モスと真菜
なっなんで佐竹真菜が?思わず声が漏れそうになった。そういえば真也は一人遅れて来るはずだから。と言ってたっけ、
「真菜、遅いぞ、とりあえずアップしてこい。」
「オッケー真也。ライト奥って使っていいよね」
遅れてくるっていってたやつが佐竹ってことか?まぁこれで帰れるな。
結局次の回の守備から佐竹は、俺に変わってライトに入った。俺は万が一けが人が出た時ように一応ベンチで待機しろとのこと。まぁどーせ帰ったとこでやることないしな。そのまま試合が進み6回の裏となった。誰もがこのまま試合が終わると思っていた。しかし事件が起きた。
2番手の真也が2点を失い、さらに連打を浴びワンナウト1、3塁のピンチでバッターは相手の9番なんとか耐えてくれれ!そう思った次の瞬間高い金属音がした。打球は高く上がりキャッチャーがオーライと叫ぶ。よし打ち取った。これでツーアウっ!事件が起きたのはその時。キャッチャーとサードが交錯た。キャッチャーは大丈夫そうだが、サードの横山が顔面を強打して歯が折れたようだ。今のプレーを一言で表すと、普通に考えればキャッチャーフライだが、何故かサードが突っ込んだ。そんなかんじだ。おまけに真也もヘトヘトだ。どうするんだろう
「橋岡くん。ピッチャーやってみないか」
えっ監督?でもなんとなくそんな気がした
「まぁ状況が状況なので別にいいですけど」
「真菜防具つけろ!橋岡くんピッチャー。真也サード 修司ライト行けるか?」
「はい!」
なんだかめんどくさいことになった。キャッチャー佐竹?まぢか…
横山を病院に送った後試合が再開された。投球練習をした感じ、意外と狙ったとこ行くな。とちょっと自分のコントロールの良さに惚れ惚れしていた…すると佐竹はマスクをとってこちらに歩いてきた。なんだろう、そんな悪かったんかな
「聞き忘れてたけど、変化球ってなんかある?」
いやそれ普通最初にきかねといいたいのをぐっとぐーっと抑えて
「基本真っ直ぐ。変化球は一応スライダーがある」
「ありがとう!じゃグーがまっすぐ、パーがスライダーでよろしく!しまってこー!」
「おっおうしまってこー」
すげーこれがコミュ力か。と思いながら彼女の後ろ姿は小さくともどこかたくましく見えた。
初球インコースへ真っ直ぐ空振り よし
2球目アウトローへ真っ直ぐボール
3球目インローへ真っ直ぐ空振り 追い込んだ、あと1球
サインはパー、スライダーか。自信ないな(笑)でも握りは覚えてるあとは感覚がついてくれば!
4球目インコースへスライダー
空振り シャー
自然と小さくガッツポーズが出た。野球って楽しい!そう思っているのは紛れもない自分だと認めるのには少し時間がかかった。
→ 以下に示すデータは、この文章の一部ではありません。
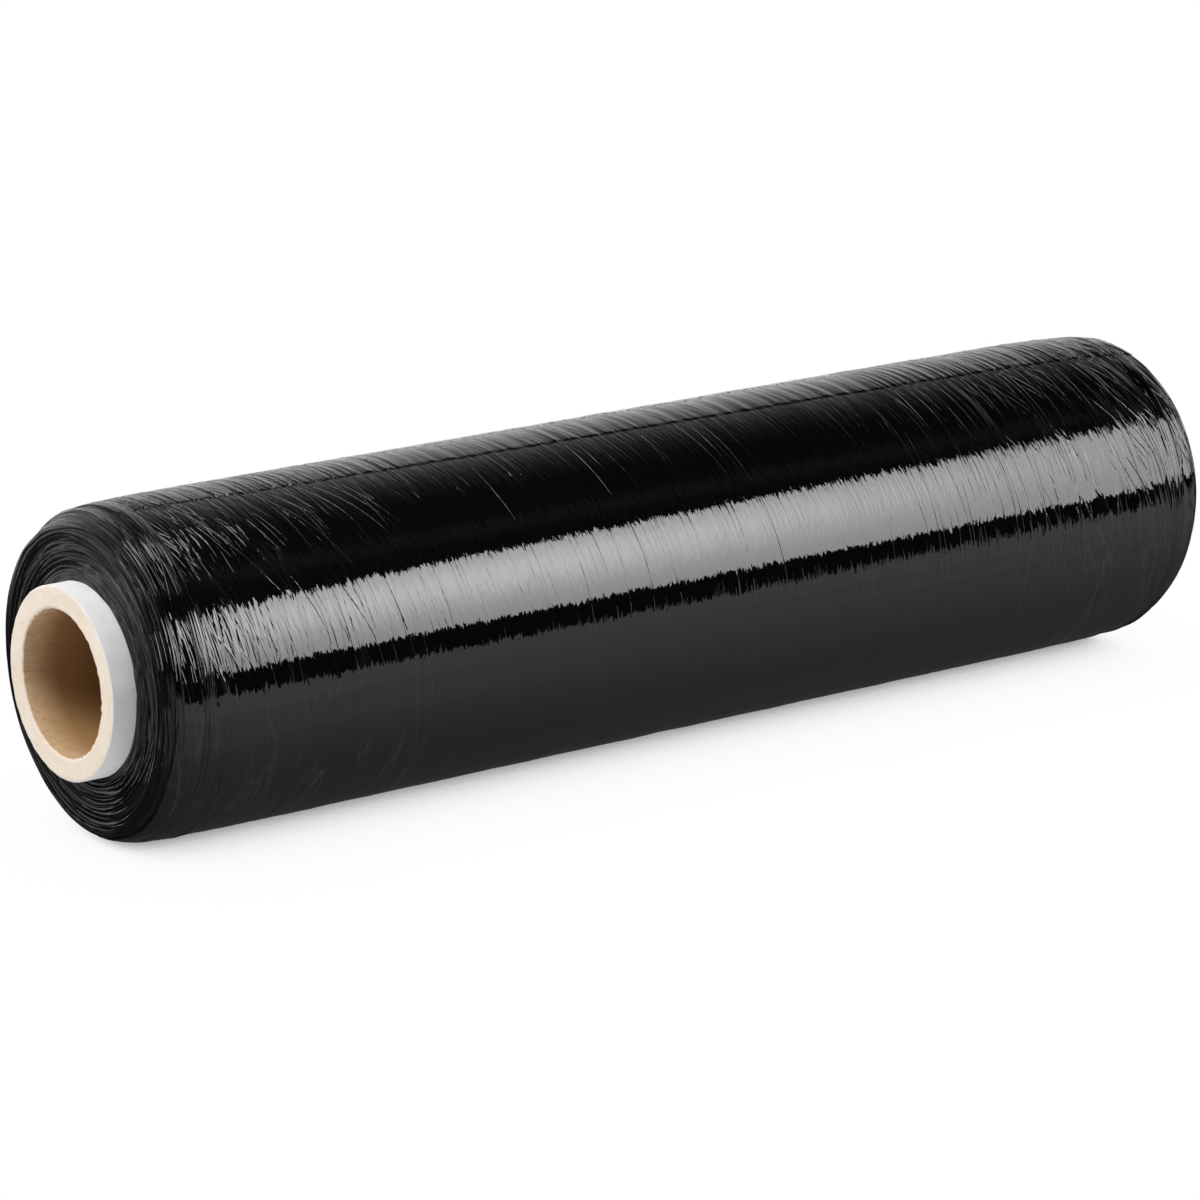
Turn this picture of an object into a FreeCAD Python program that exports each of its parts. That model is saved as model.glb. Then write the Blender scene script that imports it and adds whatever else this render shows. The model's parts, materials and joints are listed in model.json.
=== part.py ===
"""Roll of black stretch wrap on a paper core, lying on its side.

The roll is two pieces. The core tube is one wound paper tube, open from end to end. The film winding is one
continuous strip wound tight on the tube, so its turns make one solid: a barrel that grows a little thinner
towards its ends, with end faces that show the edges of the turns as ridges that wander, the last turns set back
from the rest, a step where the loose end of the film lies, and a narrow flat along the bottom where the soft
winding rests.

Frame: the roll's axis runs along X. The origin lies under the middle of the roll, on the surface that it rests
on, with Z up. Both pieces are drawn round the X axis and then raised until the flat lies at Z = 0. Angles round
the roll count from +Y, over the top, to -Y, which is the front.
"""
import FreeCAD, Part
import math
import os
import Sketcher

DRIVING_SIZES = [
    ("core_bore_dia", 50.8, "inside diameter of the core tube"),
    ("core_wall", 7.9, "thickness of the paper wall"),
    ("core_reach", 9.0, "how far the core stands out past the inner turns at each end"),
    ("mouth_bevel", 0.5, "bevel round each mouth of the bore"),
    ("rim_bevel", 0.3, "bevel round the outside of each cut end"),
    ("film_width", 451.0, "width of the winding over its inner turns"),
    ("film_dia", 116.0, "outside diameter of the middle of the winding"),
    ("edge_room", 5.0, "how far the blank runs past the inner turns before its ends are shaped"),
    ("sag_length", 65.0, "length at each end of the blank over which it grows thinner"),
    ("sag_drop", 1.5, "how much smaller the blank's radius is at its ends"),
    ("set_back", 9.0, "how far the last turns lie behind the inner ones"),
    ("near_lean", 1.2, "how far the last turns lean out of square at the near end"),
    ("far_lean", 4.5, "how far the last turns lean out of square at the far end"),
    ("ridge_groups", 12.0, "number of ridges that the turns make in an end face"),
    ("ridge_depth", 0.9, "height of a ridge over the grooves beside it"),
    ("ridge_wander", 0.8, "how far an edge strays sideways on its way round"),
    ("flat_depth", 0.35, "depth of the flat on which the roll rests"),
    ("tail_step", 0.2, "step down at the loose end of the film"),
    ("tail_angle", 102.5, "where the loose end lies, in degrees round the roll"),
    ("tail_slant", 1.4, "how far the loose end slants from the roll's axis, in degrees"),
]

NEAR_SIDE = -1
FAR_SIDE = 1
NEAR_LEANS_TOWARDS = math.radians(165)
FAR_LEANS_TOWARDS = math.radians(130)
SET_BACK_POWER = 8  # keeps an end face nearly flat as far as its rounded shoulder
LEAN_POWER = 2  # the lean grows from the core outwards
LOOP_POINTS = 16  # points through which each wandering edge runs
GOLDEN_ANGLE = 2.399963  # radians, spreads the sway of neighbouring edges evenly


def make_sheet(document):
    """Writes the driving sizes into a spreadsheet, one alias each."""
    sheet = document.addObject("Spreadsheet::Sheet", "Sizes")
    for row, (alias, value, meaning) in enumerate(DRIVING_SIZES, start=1):
        sheet.set(f"A{row}", meaning)
        sheet.set(f"B{row}", str(value))
        sheet.setAlias(f"B{row}", alias)
    document.recompute()
    return sheet


def make_sketch(body, name, role):
    """A new sketch on one of the body's own origin planes."""
    sketch = body.newObject("Sketcher::SketchObject", name)
    plane = next(item for item in body.Origin.OriginFeatures if item.Role == role)
    sketch.AttachmentSupport = (plane, [""])
    sketch.MapMode = "FlatFace"
    return sketch


def bind(sketch, constraint, formula):
    """Adds a driving dimension and ties it to the spreadsheet."""
    index = sketch.addConstraint(constraint)
    sketch.setExpression(f"Constraints[{index}]", formula)


def bevel_rims(document, body, name, radius, alias):
    """Bevels the two round rims of one radius at the body's ends."""
    base = body.Tip
    rims = [
        f"Edge{number}"
        for number, edge in enumerate(base.Shape.Edges, start=1)
        if isinstance(edge.Curve, Part.Circle) and abs(edge.Curve.Radius - radius) < 1e-6
    ]
    bevel = body.newObject("PartDesign::Chamfer", name)
    bevel.Base = (base, rims)
    bevel.setExpression("Size", f"Sizes.{alias}")
    document.recompute()


def make_core_tube(document):
    """The paper tube: a ring padded both ways from its middle, with bevelled rims."""
    body = document.addObject("PartDesign::Body", "CoreTube")
    body.Label = "core_tube"
    sketch = make_sketch(body, "TubeSection", "YZ_Plane")
    bore = sketch.addGeometry(Part.Circle(FreeCAD.Vector(), FreeCAD.Vector(0, 0, 1), bore_radius))
    outside = sketch.addGeometry(Part.Circle(FreeCAD.Vector(), FreeCAD.Vector(0, 0, 1), seat_radius))
    for ring in (bore, outside):
        sketch.addConstraint(Sketcher.Constraint("Coincident", ring, 3, -1, 1))
    bore_dia = Sketcher.Constraint("Diameter", bore, 2 * bore_radius)
    outside_dia = Sketcher.Constraint("Diameter", outside, 2 * seat_radius)
    bind(sketch, bore_dia, "Sizes.core_bore_dia")
    bind(sketch, outside_dia, "Sizes.core_bore_dia + 2 * Sizes.core_wall")

    tube = body.newObject("PartDesign::Pad", "Tube")
    tube.Profile = sketch
    tube.SideType = "Symmetric"
    tube.setExpression("Length", "Sizes.film_width + 2 * Sizes.core_reach")
    document.recompute()
    bevel_rims(document, body, "MouthBevel", bore_radius, "mouth_bevel")
    bevel_rims(document, body, "RimBevel", seat_radius, "rim_bevel")
    return body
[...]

アクシデントを乗り越え最高の雰囲気で迎える最後の攻撃。先頭は佐竹か。正直どんなバッティングするのか楽しみだ。そう思った次の瞬間相手のピッチャーが投じた初球を佐竹はいとも簡単そうに右中間へと運んだ!まさか…相手の外野手もそう思ったのだろう。一歩目が遅れた。佐竹は一瞬ライトをみたと思うと更に加速し、勢いよく一塁を踏み、二塁へ走った。その姿はまるで大声援を受けながら独走状態に入った競走馬のようにかっこよかった。一体何者なんだよ佐竹真菜!でも一応経験者として負けらんねよな!勝ってやるあいつに
それは3球目だった。芯で捉えた打球は伸びてフェンスの外へ。累審の手が回る。2ランホームランだ
やった、やった、やったー入ったとにかく嬉しいただそれだけだった
次のバッターも続いたが、反撃もそこまでで、試合は5-2で敗れた。
「えー本日の試合だが、みんな成長したな。たしかに助っ人橋岡くんに助けられたことは多々あった。それでも私の目にはお前ら全員が主役に見えた。新人戦でも今日みたいな試合を目指そう!」
顧問の挨拶が終わり、解散となった。家の方向が一緒だから真也一緒に帰ろうと思った。そして真也に伝えたいことがあった。
「真也、一緒に帰ろう。真也に話したいことがあるんだ」
「もちアンドろんのでもちょっとまって。」
「じゃ今ちょっと話せる?」
「ちょっと、な」
「俺もう一回野球やりたい!」
「真也くーん買ってきたよ!あっ橋岡くんいたんだ。てっきりもう帰ったと思ってた。じゃ橋岡くんにも買ってくるね!ちょっとまってて!」
「はっ?お前佐竹真菜と付き合ってんのか?」
このときの何気ない会話で人生が変わることはまだ誰も知らない。